Texto publicado hoje n’O Popular.
Embora seja chamado de “o último dos beats”, não creio que Richard Brautigan (1935-1984) tenha muito a ver com um Kerouac, por exemplo. Se o “datilógrafo” Kerouac é muitas vezes palavroso e desleixado, Brautigan é econômico e preciso; se as imagens de Kerouac às vezes soam meio forçadas e até constrangedoras, as de Brautigan são inesperadas e misteriosas. O leitor pode constatar isso em Pescar Truta na América, relançado há alguns meses pela editora José Olympio com tradução de José J. Veiga.
Publicado originalmente em 1967, o livro pode ser lido como uma sequência de narrativas que, aos poucos, formam uma tapeçaria autobiográfica. Há trechos em que o jogo metaliterário é esfregado na cara do leitor (“Você está a poucas páginas de distância de Pescar Truta na América”), mas a maior parte da novela é constituída por blocos mais ou menos independentes que revisitam diversas passagens da vida do narrador, como sua “infância na estranha cidade de Portland”, a estadia em uma “cabana no alto de Mill Valley”, uma viagem ao sul do México (que por sua vez remete às férias escolares em que, menino, trabalhava “para uma velha na costa do Pacífico”), um acampamento em Idaho etc.

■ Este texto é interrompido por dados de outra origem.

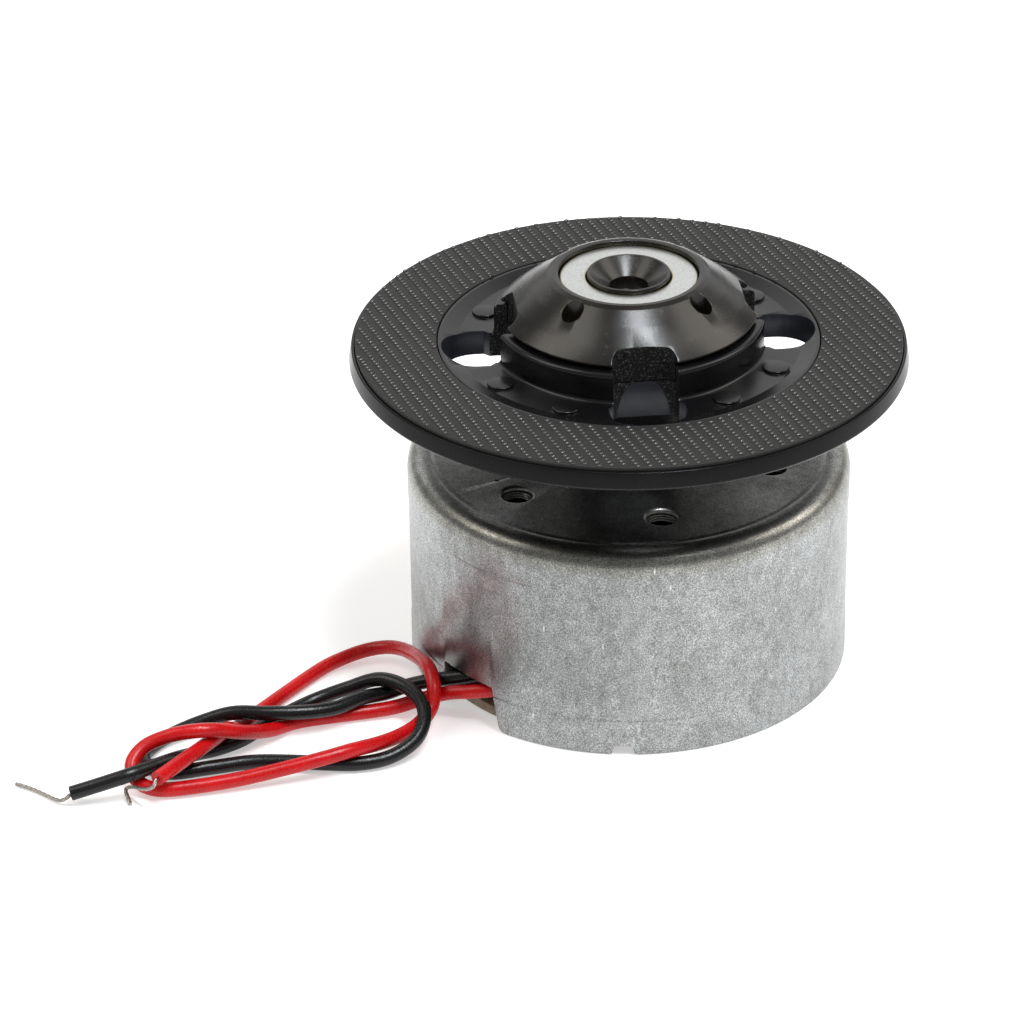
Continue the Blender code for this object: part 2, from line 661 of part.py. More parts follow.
def smooth_route(route, spacing):
    """Points a fixed distance apart on one smooth curve through the route's own points."""
    ends = [2 * route[0] - route[1], *route, 2 * route[-1] - route[-2]]
    fine = []
    for a, b, c, d in zip(ends, ends[1:], ends[2:], ends[3:]):
        for i in range(16):
            t = i / 16
            curve = (c - a) * t + (2 * a - 5 * b + 4 * c - d) * t**2 + (3 * b - a - 3 * c + d) * t**3
            fine.append(b + curve / 2)
    fine.append(route[-1])
    length = sum((b - a).length for a, b in zip(fine, fine[1:]))
    step = length / round(length / spacing)
    points = [fine[0]]
    walked = 0.0
    for a, b in zip(fine, fine[1:]):
        stretch = (b - a).length
        while walked + stretch >= step * len(points) - 1e-9 and len(points) < round(length / step):
            points.append(a.lerp(b, (step * len(points) - walked) / stretch))
        walked += stretch
    return [*points, fine[-1]]


def make_lead(name, route, diameter, spacing, finish):
    curve = bpy.data.curves.new(name, "CURVE")
    curve.dimensions = "3D"
    curve.bevel_depth = diameter / 2
    curve.bevel_resolution = 2
    curve.use_fill_caps = True
    points = smooth_route([Vector(point) * MM for point in route], spacing)
    spline = curve.splines.new("POLY")
    spline.points.add(len(points) - 1)
    for point, place_at in zip(spline.points, points):
        point.co = (*place_at, 1.0)
    return place(name, curve, finish)


def make_leads():
    make_lead("red_wire", RED_ROUTE, LEAD_DIAMETER, LEAD_SPACING, RED_PVC)
    make_lead("black_wire", BLACK_ROUTE, LEAD_DIAMETER, LEAD_SPACING, BLACK_PVC)
    make_lead("red_strand", RED_STRAND_ROUTE, STRAND_DIAMETER, STRAND_SPACING, TINNED)
    make_lead("black_strand", BLACK_STRAND_ROUTE, STRAND_DIAMETER, STRAND_SPACING, TINNED)


# Assembly -----------------------------------------------------------------------------------------

TURNING = (
    "shaft",
    "rotor_core",
    "coil_1",
    "coil_2",
    "coil_3",
    "commutator_hub",
    "commutator_bar_1",
    "commutator_bar_2",
    "commutator_bar_3",
    "varistor_ring",
    "front_washer",
    "rear_washer",
    "turntable",
    "friction_mat",
    "centering_cone",
    "chuck_washer",
)


def hang_on_spindle():
    """Everything that turns hangs on one empty on the shaft's axis."""
    axis = bpy.data.objects.new("spin_axis", None)
    PARTS.objects.link(axis)
    for name in TURNING:
        bpy.data.objects[name].parent = axis


def shade_round():
    for obj in PARTS.objects:
        if obj.type == "MESH":
            obj.data.shade_smooth()
            obj.data.set_sharp_from_angle(angle=math.radians(35))


clear_scene()
PARTS = new_collection("disc_spindle_motor")
CUTTERS = new_collection("cutters")

ZINC = material("zinc_plate", (0.53, 0.53, 0.54), 0.42, 1.0)
BLACK_PLASTIC = material("black_plastic", (0.012, 0.012, 0.014), 0.32)
RUBBER = material("mat_rubber", (0.035, 0.034, 0.035), 0.75)
BRONZE = material("sintered_bronze", (0.42, 0.27, 0.12), 0.5, 1.0)
BRONZE_LEAF = material("bronze_leaf", (0.72, 0.5, 0.28), 0.3, 1.0)
BRASS = material("brass", (0.78, 0.6, 0.28), 0.3, 1.0)
STEEL = material("steel", (0.6, 0.6, 0.61), 0.22, 1.0)
LAMINATION = material("lamination", (0.28, 0.28, 0.29), 0.5, 1.0)
COPPER = material("copper", (0.75, 0.33, 0.16), 0.35, 1.0)
FERRITE = material("ferrite", (0.06, 0.058, 0.056), 0.6)
LAMINATE = material("laminate", (0.11, 0.08, 0.045), 0.5)
NYLON = material("nylon", (0.7, 0.68, 0.6), 0.5)
NYLON_DARK = material("dark_nylon", (0.05, 0.05, 0.05), 0.5)
RED_PVC = material("red_pvc", (0.58, 0.02, 0.016), 0.4)
BLACK_PVC = material("black_pvc", (0.012, 0.012, 0.013), 0.4)
TINNED = material("tinned_copper", (0.6, 0.57, 0.52), 0.35, 1.0)

make_housing()
make_rotor()
make_turntable()
make_cone()
make_leads()
hang_on_spindle()
shade_round()
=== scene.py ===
"""Looks for a disc spindle motor: a zinc-plated can, a moulded turntable with its mat, cone and washer,
and two leads.

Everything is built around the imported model: metres, +Z up along the shaft, origin on the shaft's axis
level with the can's rim. The pieces that show from outside are built here and stand for their CAD
nodes. The pieces inside the can keep their CAD shape and get a material. Dimensions in the tables are
in millimetres.
"""

import cmath
import json
import math
import random

import bmesh
import bpy
from mathutils import Matrix, Vector


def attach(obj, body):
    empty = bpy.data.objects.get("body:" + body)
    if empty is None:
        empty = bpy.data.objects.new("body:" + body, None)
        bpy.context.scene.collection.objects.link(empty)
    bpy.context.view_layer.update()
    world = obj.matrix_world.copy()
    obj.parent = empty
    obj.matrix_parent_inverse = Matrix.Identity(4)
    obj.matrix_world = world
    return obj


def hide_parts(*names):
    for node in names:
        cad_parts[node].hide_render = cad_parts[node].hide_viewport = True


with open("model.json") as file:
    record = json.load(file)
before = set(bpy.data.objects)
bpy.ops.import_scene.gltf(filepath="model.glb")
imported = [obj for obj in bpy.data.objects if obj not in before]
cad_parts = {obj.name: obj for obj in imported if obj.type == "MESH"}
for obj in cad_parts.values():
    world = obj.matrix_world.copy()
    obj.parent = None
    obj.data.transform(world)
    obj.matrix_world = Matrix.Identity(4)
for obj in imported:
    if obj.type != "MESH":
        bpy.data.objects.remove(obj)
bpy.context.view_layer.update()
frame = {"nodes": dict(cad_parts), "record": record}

MM = 0.001
ROUND_STEPS = 256
SMALL_STEPS = 96

# Camera
CAMERA_AT = (-6.456, -200.904, 122.477)
CAMERA_DOWN = 29.617
CAMERA_ROLL = -0.805
LENS = 146.35

# Can
CAN_RADIUS = 12.2
CAN_TOP = 12.4
CAN_INNER = 11.5
HOLE_CIRCLE = 8.15
HOLE_RADIUS = 0.78
HOLE_EDGE = 0.27
HOLE_START = 40.8
DIMPLE_AT = (-7.25, -3.8)
DIMPLE_RADIUS = 0.12
CUTOUT_ANGLE = -138.4
CUTOUT_HALF = 1.95
CUTOUT_TOP = 2.7
CUTOUT_LEAN = 0.4
NOTCH_ANGLES = (-93, 27, 147)
RIM_NOTCH_HALF = 0.675
RIM_NOTCH_TOP = 0.57

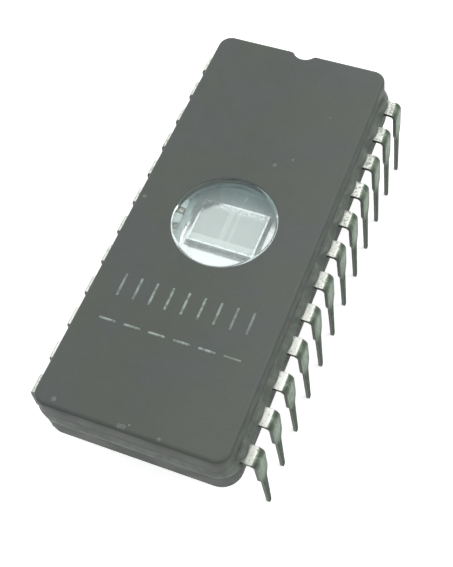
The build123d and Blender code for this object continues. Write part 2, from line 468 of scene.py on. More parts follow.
@dataclass(frozen=True)
class TinPlateFinish:
    """Tin plate: bright and mottled on the flat shoulders; down the legs streaked, and darker as painted
    shade for the dim surroundings that they reflect.
    """

    name: str = "tin_plate"
    bright: Colour = (0.86, 0.875, 0.81, 1)
    # Stain colour, also used for the painted shade at the shoulders' root.
    stain_and_root_shade: Colour = (0.26, 0.28, 0.235, 1)
    # Leg tone, darker than the shoulders as painted shade.
    shaded_leg: Colour = (0.085, 0.103, 0.08, 1)
    streak: Colour = (0.18, 0.217, 0.175, 1)
    foot: Colour = (0.03, 0.038, 0.031, 1)
    edge_tint: Colour = (0.9, 0.98, 0.9, 1)
    foot_tint: Colour = (0.55, 0.6, 0.55, 1)
    foot_from: float = 5.2
    foot_to: float = 3.6
    foot_share: float = 0.8
    # Span across the body over which the shoulders' root darkens: painted shade by the seal glass.
    root_shade_from: float = 6.66
    root_shade_to: float = 6.82
    front_end: float = -13.2
    front_from: float = -12.8
    stain_from: float = -13.0
    stain_to: float = 8.0
    west_wrap: float = 0.13
    bend_top: float = 6.923
    bend_foot: float = 6.872
    lead_pitch: float = 2.54

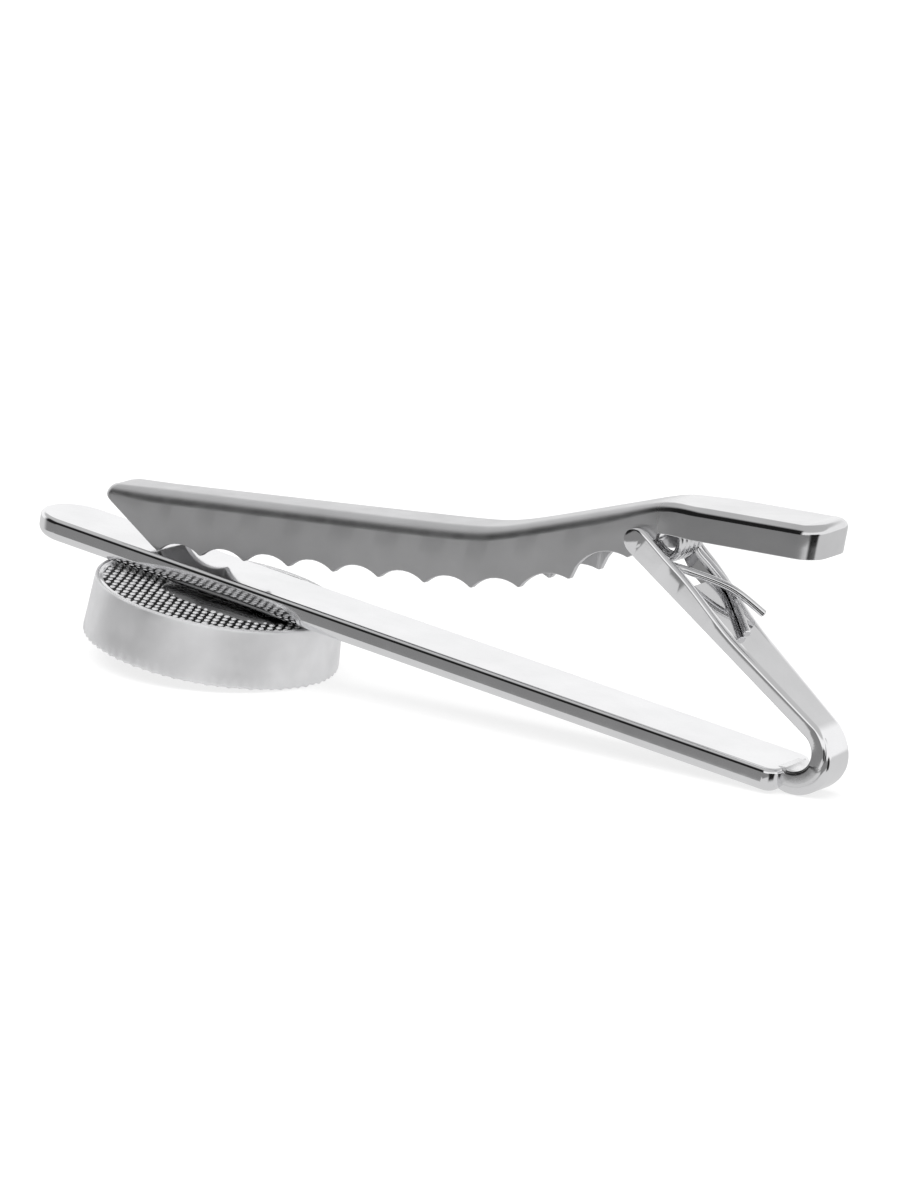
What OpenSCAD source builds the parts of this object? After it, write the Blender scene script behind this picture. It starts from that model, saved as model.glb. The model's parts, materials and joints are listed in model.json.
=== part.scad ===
// Spring tie clip with a round medallion, lying face down as it rests on a table.
// Millimetres. The clip is drawn with the back face of its bar at height 0 and
// then tipped by the rest angle, so that the medallion's edge and the bend of
// the bar both stand on the floor. +X runs from the tip to the bend, +Z is up.

/* [Bar] */
// distance from the bend's centre to the bar's round tip
bar_reach = 56; // [44:0.5:68]
// width of the bar
bar_w = 5; // [4.6:0.1:7]
// thickness of the bar
bar_t = 1.5; // [1.2:0.1:2.2]
// rounding of the bar's front edges
bar_round = 0.7; // [0.3:0.05:0.9]
// width of the tail that is bent up behind the hinge leg
tail_w = 2.4; // [1.8:0.1:3.2]

/* [Hinge leg] */
// slope of the leg against the bar, degrees
leg_a = 30.6; // [26:0.2:36]
// sheet thickness of the leg
leg_t = 0.95; // [0.7:0.05:1.2]
// inner radius of the leg's bend
bend_r = 1.25; // [0.9:0.05:1.8]
// distance from the bend's centre to the pivot, along the leg
leg_s = 15.5; // [13.8:0.1:18]
// width of the leg at its foot
leg_w0 = 2.8; // [2.4:0.1:3.6]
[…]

Nesses recortes organizados de forma não-linear, o melhor está na maneira como ocorrências corriqueiras são ressignificadas pela força daquelas imagens. Descrições simples adquirem ares fantasmagóricos e às vezes surreais. Gestos cotidianos são ressaltados por um calor humano que exsuda de determinadas escolhas ou deslocados para uma atmosfera de estranhamento, em que cada coisa remete a outra coisa que jamais se revela por inteiro e nos deixa na expectativa de uma epifania que jamais se completa. Aliás, o próprio título do livro assume essa característica expectante: em um trecho, diz respeito ao ato de pescar trutas na América; noutros, a expressão como um todo substitui o nome de uma pessoa ou de um lugar.
Aqui e ali, Brautigan investe em uma espécie de concreção das metáforas (daí aquele ressaltar dos gestos cotidianos, conferindo beleza e significado a ações e palavras que muitas vezes aparecem esvaziadas por aí, nos livros e na vida). Cito alguns exemplos: “O sol parecia uma enorme moeda de cinquenta centavos que alguém mergulhara em querosene e acendera com um fósforo, para então pedir: ‘Segure isto enquanto vou comprar um jornal’, e depois colocar a moeda em minha mão sem nunca mais voltar”; “Eu não podia fazer outra coisa porque meu corpo era como pássaros pousados em fios de telefone esticados mundo afora, nuvens agitando os fios delicadamente”; “Depois subimos de carro seguindo o curso do riacho até acima dos diques dos castores, e as trutas nos encararam como folhas caídas”; “Chove aqui há dois dias, e entre as árvores o coração para de bater”.
Em seus movimentos inesperados e pela forma como mergulha para voltar à superfície uma vez após a outra, sempre trazendo uma surpresa, Pescar Truta na América é um testemunho de liberdade autoral, algo próprio dos que parecem ouvir o coração do mundo bater em cada mísera coisa, em cada mísero ser. Seu tom “religioso e íntimo” só pôde ser alcançado por alguém com plena consciência da transitoriedade de tudo – exceto da beleza.